無料アプリで完成した曲のクオリティーは?
画像生成AIのように進化していくか 

 すると1分くらいで数曲完成する。歌詞も勝手に何かそれっぽいものが付けられている(歌詞が入力できるアプリもある)。完成した曲のクオリティーはというと、これはアプリによるとしかいえない。もっともクオリティーが高いアプリでは、アレンジは自然で普通においしいメロディーラインなんかもあり驚嘆した。

 ただ多くのアプリではbpmなどの間違いようがなさそうな指示が反映されなかったり、コード進行がぐしゃぐしゃで展開が突拍子もなく、メロディーもメロディーというよりかうめき声といった方が近いと思えるようなものがあったりで、全体として悪夢のような、聴いていて精神が不安定にさせられるものが大半であった(無料版ゆえの限界であろうか)。

 とはいえ不安定にさせるエネルギーはものすごく、普通に生きているだけではなかなか聴けるものではないのでその意味ではとても面白かった。

 数年前に画像生成AIが出始めた頃、妙に下手というか、変な画像をよく目にしていたが、あれに近いものが今の音楽生成AIにはあるかもしれない。画像生成AIはアプリの進化や未熟なアプリの淘汰が行われて、現在は以前より「変な画像」を目にする機会が減ったように感じるが、その進歩を音楽生成AIはおそらくまだ迎えていないのではあるまいか。

 とにかく、音楽生成AIはちょっと遊ぶくらいなら、アプリによってはものすごくちゃんとしたクオリティーの曲が出力されるので楽しいはずである。

 しかし有益に感じたのは、音楽生成AIを補助的に使った場合である。アイディアに煮詰まっている時、何かピンと来るヒントがほしい。
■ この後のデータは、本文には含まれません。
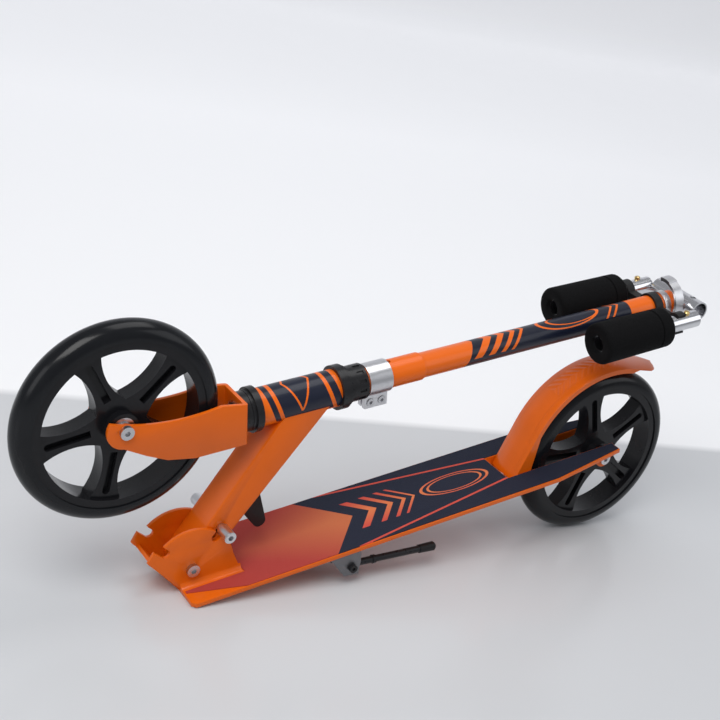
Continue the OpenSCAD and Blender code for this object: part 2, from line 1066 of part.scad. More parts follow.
module quick_release_collar() {
    color(silver)
        on_column()
            difference() {
                union() {
                    ring_x(col_r2 + 2.2, col_r2, qr_u, qr_u + qr_l);
                    translate([qr_u, -5.4, -col_r2 - 11])
                        cube([qr_l, 10.8, 12]);
                    translate([qr_u, pivot_y - 2.6, pivot_z - 3.4])
                        cube([qr_l, -pivot_y - col_r2 + 6, 6.8]);
                }
                translate([qr_u - 1, -0.9, -col_r2 - 12])
                    cube([qr_l + 2, 1.8, 16]);
                rotate([0, 90, 0])
                    translate([0, 0, qr_u - 1])
                        cylinder(r = col_r2, h = qr_l + 2);
                translate([qr_u + qr_l / 2, 0, -col_r2 - 6])
                    rod_y(2.05, -8, 8);
                translate([0, pivot_y, pivot_z])
                    rotate([0, 90, 0])
                        translate([0, 0, qr_u - 1])
                            cylinder(r = 1.6, h = qr_l + 2);
            }
}

module quick_release_bolt() {
    color(steel)
        on_column() {
            translate([qr_u + qr_l / 2, 0, -col_r2 - 6]) {
                rod_y(2, -5.5, 8);
                rod_y(3.6, -8, -5.4);
                hex_y(3.8, 5.4, 8);
            }
            translate([0, pivot_y, pivot_z])
                rotate([0, 90, 0])
                    translate([0, 0, qr_u])
                        cylinder(r = 1.6, h = lever_u + lever_l - qr_u + 0.3);
        }
}

module quick_release_lever() {
    color(silver)
        on_column()
            difference() {
                union() {
                    translate([lever_u, lever_c[0], lever_c[1]])
                        rotate([0, 90, 0]) {
                            rotate_extrude(angle = 132, start = 165)
                                translate([lever_r - lever_t / 2, 0])
                                    square([lever_t, lever_l]);
                            rotate_extrude(angle = 34, start = 165)
                                translate([lever_r - lever_t / 2, 0])
                                    square([lever_t + 1.2, lever_l]);
                        }
                    translate([lever_u, pivot_y, pivot_z])
                        rotate([0, 90, 0])
                            cylinder(r = 3.4, h = lever_l);
                }
                translate([lever_u - 1, pivot_y, pivot_z])
                    rotate([0, 90, 0])
                        cylinder(r = 1.6 + play, h = lever_l + 2);
            }
}

// ---------- front wheel ----------

module at_front() {
    on_column()
        translate([-fork_reach, 0, fork_rake])
            children();
}

module front_axle_bolt() {
    color(steel)
        at_front()
            button_bolt(axle_d, fork_in_w / 2 + fork_t, 7, 6.6, 4);
}

module front_axle_nut() {
    color(steel)
        at_front()
            bolt_nut(axle_d, fork_in_w / 2 + fork_t, 13, 6);
}

module front_spacers() {
    color(steel)
        at_front()
            spacers(fork_in_w / 2);
}

module front_rim() {
    color(black)
        at_front()
            rotate([0, -40.5, 0])
                rim();
}

module front_tyre() {
    color(black)
        at_front()
            tyre();
}

module front_bearings() {
    color(steel)
        at_front()
            wheel_bearings();
}

// ---------- handlebar ----------

module inner_tube() {
    color(steel)
        on_column()
            difference() {
                ring_x(inner_tube_r, inner_tube_r - 1.6, inner_start, cross_u);
                translate([cross_u, 0, 0])
                    rod_y(cross_r - eps, -30, 30);
            }
}

module crossbar() {
    hole_y = engaged + button_back;
    color(silver)
        on_column()
            translate([cross_u, 0, 0])
                difference() {
                    ring_y(cross_r, handle_r + 0.1, -cross_half, cross_half);
                    mirror_y()
                        translate([0, hole_y, 0])
                            rotate([0, button_lean, 0])
                                cylinder(r = button_r + 0.3, h = 30);
                }
}

// Frame of the left handle as it is stored beside the column: origin at its inner end, x along it
module at_handle() {
    on_column()
        translate([handle_end, -handle_y, 0])
            children();
}

// The right handle is stored a little farther forward than the left one
module right_side() {
    on_column()
        translate([right_ahead, 0, 0])
            mirror([0, 1, 0])
                rotate([0, -column_tilt, 0])
                    translate([-hinge_x, 0, -column_z])
                        translate([0, 0, -deck_t])
                            rotate([0, lean, 0])
                                translate([mid_x, 0, 0])
                                    children();
}

module handle_tube() {
    color(silver)
        at_handle()
            difference() {
                union() {
                    ring_x(handle_r, handle_bore, -handle_bare_l - grip_l + 4, -sleeve_l);
                    ring_x(handle_r, handle_bore - 0.6, -sleeve_l - eps, 0);
                }
                translate([-button_back, 0, 0])
                    rotate([button_lean, 0, 0])
                        cylinder(r = button_r + 0.1, h = 20);
            }
}

module grip() {
    lip = 4;
    outer = grip_d / 2;
    inner = outer - 1;
    groove = 18;
    color(black)
        at_handle()
            translate([-handle_bare_l - grip_l, 0, 0])
                rotate([0, 90, 0])
                    difference() {
                        union() {
                            cylinder(r1 = outer - lip, r2 = outer, h = lip, $fn = fine);
                            translate([0, 0, lip - eps])
                                cylinder(r1 = outer, r2 = inner, h = grip_l - 2 * lip + 2 * eps, $fn = fine);
                            translate([0, 0, grip_l - lip])
                                cylinder(r1 = inner, r2 = inner - lip, h = lip, $fn = fine);
                        }
                        translate([0, 0, -1])
                            cylinder(r = handle_r, h = grip_l + 2);
                        translate([0, 0, grip_l - groove])
                            difference() {
                                cylinder(r = outer + 1, h = 1.6);
                                translate([0, 0, -1])
                                    cylinder(r = inner - 1.2, h = 4, $fn = fine);
                            }
                    }
}

module button() {
    proud = 3.5;
    color(brass)
        at_handle()
            translate([-button_back, 0, 0])
                rotate([button_lean, 0, 0]) {
                    translate([0, 0, handle_bore - 2])
                        cylinder(r = button_r, h = handle_wall + 2 + proud - 1);
                    translate([0, 0, handle_r + proud - 1 - eps])
                        cylinder(r1 = button_r, r2 = button_r - 1.1, h = 1);
                }
}

module cord_plug() {
    color(black)
        at_handle()
            ring_x(4.2, 1.5, -8, -1);
}

module left_handle_tube() {
    handle_tube();
}

module right_handle_tube() {
    right_side()
        handle_tube();
}

module left_grip() {
    grip();
}

module right_grip() {
    right_side()
        grip();
}

module left_button() {
    button();
}

module right_button() {
    right_side()
        button();
}

module left_cord_plug() {
    cord_plug();
}

module right_cord_plug() {
    right_side()
        cord_plug();
}

deck();
grip_tape();
hinge_bolt();
hinge_nut();
kickstand_bracket();
kickstand_bolt();
kickstand_leg();
kickstand_foot();
kickstand_spring();
rear_axle_bolt();
rear_axle_nut();
rear_spacers();
rear_rim();
rear_tyre();
rear_bearings();
rear_fender();
brake_bolt();
brake_spring();
neck();
head_tube();
hinge_bushing();
lower_headset_cup();
upper_headset_cup();
headset_bearings();
lock_spring();
lock_pin();
lock_pin_caps();
release_lever();
fork();
steerer_tube();
crown_race();
headset_locknut();
clamp_collar();
clamp_bolts();
column_tube();
handle_clip();
quick_release_collar();
quick_release_bolt();
quick_release_lever();
front_axle_bolt();
front_axle_nut();
front_spacers();
front_rim();
front_tyre();
front_bearings();
inner_tube();
crossbar();
left_handle_tube();
left_grip();
left_button();
left_cord_plug();
right_handle_tube();
right_grip();
right_button();
right_cord_plug();
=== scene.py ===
import json
import math

import bmesh
import bpy
from mathutils import Matrix, Vector


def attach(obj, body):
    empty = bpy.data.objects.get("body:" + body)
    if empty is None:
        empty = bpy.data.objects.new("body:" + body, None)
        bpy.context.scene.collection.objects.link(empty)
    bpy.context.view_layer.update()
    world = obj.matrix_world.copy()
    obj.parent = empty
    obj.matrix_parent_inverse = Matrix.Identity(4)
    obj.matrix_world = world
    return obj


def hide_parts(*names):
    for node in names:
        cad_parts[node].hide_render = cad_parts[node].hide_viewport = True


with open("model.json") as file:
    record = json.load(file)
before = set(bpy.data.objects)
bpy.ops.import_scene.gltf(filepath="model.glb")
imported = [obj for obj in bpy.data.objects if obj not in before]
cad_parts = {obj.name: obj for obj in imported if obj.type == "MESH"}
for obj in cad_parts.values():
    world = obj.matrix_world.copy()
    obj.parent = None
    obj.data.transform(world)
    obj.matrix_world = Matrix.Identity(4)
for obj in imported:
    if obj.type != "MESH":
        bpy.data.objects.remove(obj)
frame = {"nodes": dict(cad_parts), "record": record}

bl_info = {
    "name": "Folding kick scooter",
    "version": (1, 0, 0),
    "blender": (4, 5, 0),
    "location": "3D View > Sidebar > Scooter",
    "description": "Finishes the pieces of a folded kick scooter and its studio",
    "category": "Object",
}

# Sizes of the scooter, in millimetres and degrees, in its own deck and column frames
LEAN = 12.15454
MID_X = 213.7614
DECK_T = 4.5
HINGE_X = 13.2
COLUMN_Z = 168.0
COLUMN_TILT = 1.6
AXLE = (523.7, -15.0)
HANDLE_Y = 44.4
HANDLE_END = 600.0
RIGHT_AHEAD = 9.0
BARE_L = 45.0
# Where the pale sheet that forms the backdrop starts on the floor, and where the floor's painted
# glow begins, in millimetres
SHEET_Y = 310.0
# Radii of the painted tubes and the middle of the tape's oval, in millimetres
COLUMN_R = 13.0
HEAD_R = 19.0
OVAL_X = 334.6
# The camera: metres, degrees and millimetres
CAMERA_PLACE = (-0.847298, -1.067030, 0.790112)
CAMERA_TURN = (66.7316, -11.7443, -31.8250)
CAMERA_LENS = 73.7
CAMERA_SENSOR = 36.0
# Lamps: name, place in metres, size in metres, watts and colour
LAMPS = (
    ("key", (-1.3, -0.9, 2.1), 1.3, 33.0, (1.0, 0.99, 0.97)),
    ("fill", (1.9, -1.5, 1.5), 1.6, 10.0, (0.95, 0.97, 1.0)),
    ("back", (0.5, 0.1, 2.3), 1.4, 16.0, (1.0, 1.0, 1.0)),
    ("side", (-2.2, -0.4, 0.9), 1.0, 6.0, (0.97, 0.98, 1.0)),
)


def deck_point(x, y, z):
    """A point given in the deck's frame, in metres in the row frame."""
    a = math.radians(LEAN)
    z += DECK_T
    return Vector(
        (
            x * math.cos(a) - z * math.sin(a) - MID_X,
            y,
            x * math.sin(a) + z * math.cos(a),
        )
    ) / 1000


def column_point(u, y, v):
    """A point given in the folded column's frame, in metres in the row frame."""
    a = math.radians(COLUMN_TILT)
    return deck_point(
        HINGE_X + u * math.cos(a) + v * math.sin(a),
        y,
        COLUMN_Z - u * math.sin(a) + v * math.cos(a),
    )


def basis(point):
    """Origin and unit axes of the frame that a point function describes."""
    o = point(0, 0, 0)
    return o, *(((point(*e) - o).normalized()) for e in ((1, 0, 0), (0, 1, 0), (0, 0, 1)))


# ---------- shader maths ----------


class Value:
    """A number in a shader tree, with ordinary arithmetic."""

    def __init__(self, shader, socket):
        self.shader, self.socket = shader, socket

    def math(self, operation, *others):
        return self.shader.math(operation, self, *others)

    def __add__(self, other):
        return self.math("ADD", other)

    __radd__ = __add__

    def __sub__(self, other):
        return self.math("SUBTRACT", other)

    def __rsub__(self, other):
        return self.shader.math("SUBTRACT", other, self)

    def __mul__(self, other):
        return self.math("MULTIPLY", other)

    __rmul__ = __mul__

    def __truediv__(self, other):
        return self.math("DIVIDE", other)

    def __gt__(self, other):
        return self.math("GREATER_THAN", other)

    def __lt__(self, other):
        return self.math("LESS_THAN", other)

    def __abs__(self):
        return self.math("ABSOLUTE")

    def near(self, centre, half):
        """1 within half of centre, else 0."""
        return abs(self - centre) < half

    def between(self, low, high):
        return (self > low) * (self < high)

    def either(self, other):
        return self.math("MAXIMUM", other)

    def sine(self):
        return self.math("SINE")


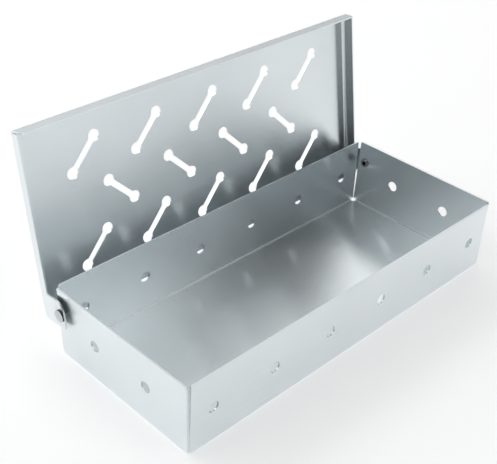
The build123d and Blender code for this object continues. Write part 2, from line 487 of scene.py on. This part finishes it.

その素材探しに音楽生成AIはうってつけである。

 音楽生成AIで曲を最初から最後まで作り込むのは、AI職人として別の技術が必要だが、音楽畑の人は素材だけ拾えればあとはそれを自分流に調理して完成させればいいだけである。プロならば十中八九「自分流の調理法」を持っているはずで、やはり苦戦することが多いのは素材探しである。